Place de la Concorde
The city’s largest square is located on your right. From here, you can admire Paris spreading around you from the Eiffel Tower to the Seine through the Champs‑Elysées. Originally called the ‘King Louis XV place’, the Place de la Concorde changed its name only after the Revolution – hoping it would become a place of peace. Don’t forget to admire the 3,300‑year‑old obelisk, a precious gift from Egypt in 1831.
Arc de Triomphe
The Arc de Triomphe is undoubtedly one of the most famous monuments in Paris, and perfectly positioned at the end of the beautiful avenue des Champ‑Elysées. Also known as ‘place of the stars’ due its distinctive star shape, it was first built in honour of those who fought and died in the French Revolution and Napoleonic Wars. As a famous symbol, it’s there, under the arch, that the ‘unknown soldier’ is buried.
While in Paris you simply cannot miss the Grand Palais. This magnificent exhibition hall and museum is located near the Champs‑Elysées and is a beautiful example of Beaux-Arts architecture. It was built in 1897 for the 1900 World’s Fair, at the same time as the Petit Palais, the Pont Alexandre III and the Eiffel Tower. Its glass dome and French flag at the top make it very recognisable from your suite terrace, just to your right.
Standing in the heart of the Latin Quarter, at the top of the Montagne Sainte‑Geneviève, the Panthéon is a very unique church, as it’s been transformed into a mausoleum for distinguished French citizens and National heroes including Voltaire, Victor Hugo, Jean Moulin, Marie Curie, Simone Veil and many more. Don’t forget to climb up the dome for a wonderful view over Paris.

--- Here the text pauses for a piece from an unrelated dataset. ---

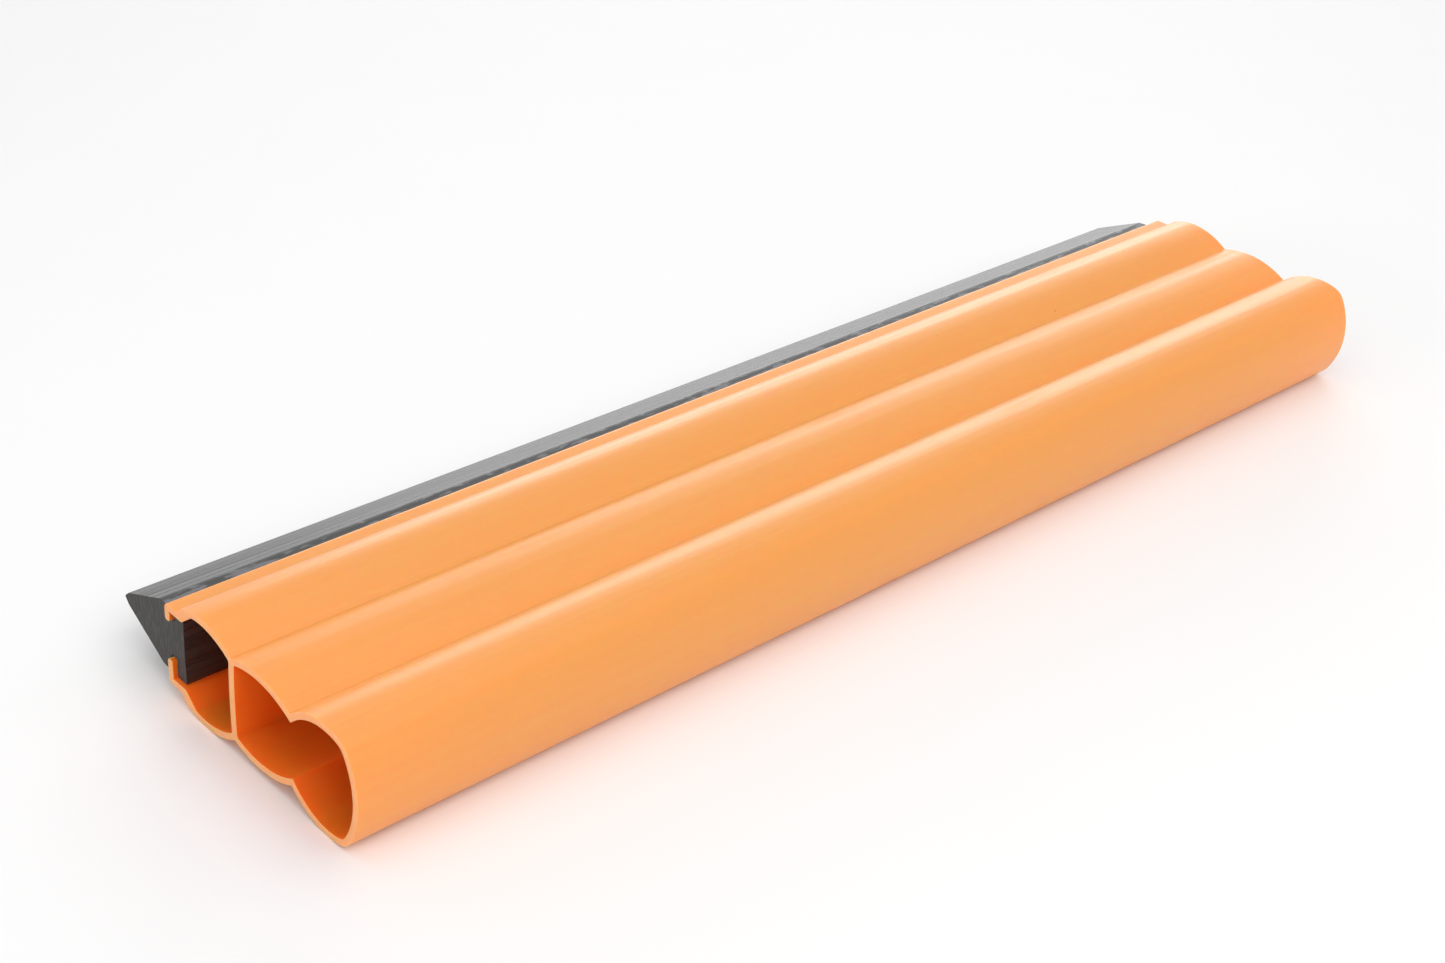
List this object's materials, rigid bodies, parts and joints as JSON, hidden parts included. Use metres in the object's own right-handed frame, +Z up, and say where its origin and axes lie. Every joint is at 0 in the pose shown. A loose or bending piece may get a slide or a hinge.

You cannot miss the striking architecture of the Centre Pompidou, designed by Richard Rogers and Renzo Piano. This building hosts the largest modern art museum in Europe, along with a library and a centre of music and acoustic research. Internationally renowned for its 20th and 21th century art collections, you’ll discover the ‘Chef‑d’Oeuvre’ by Matisse, along with works by Picasso, Andy Warhol and Anish Kapoor. Head to the left corner of our terrace and you’ll spot the Centre Pompidou nestled in the centre of the Parisian rooftops.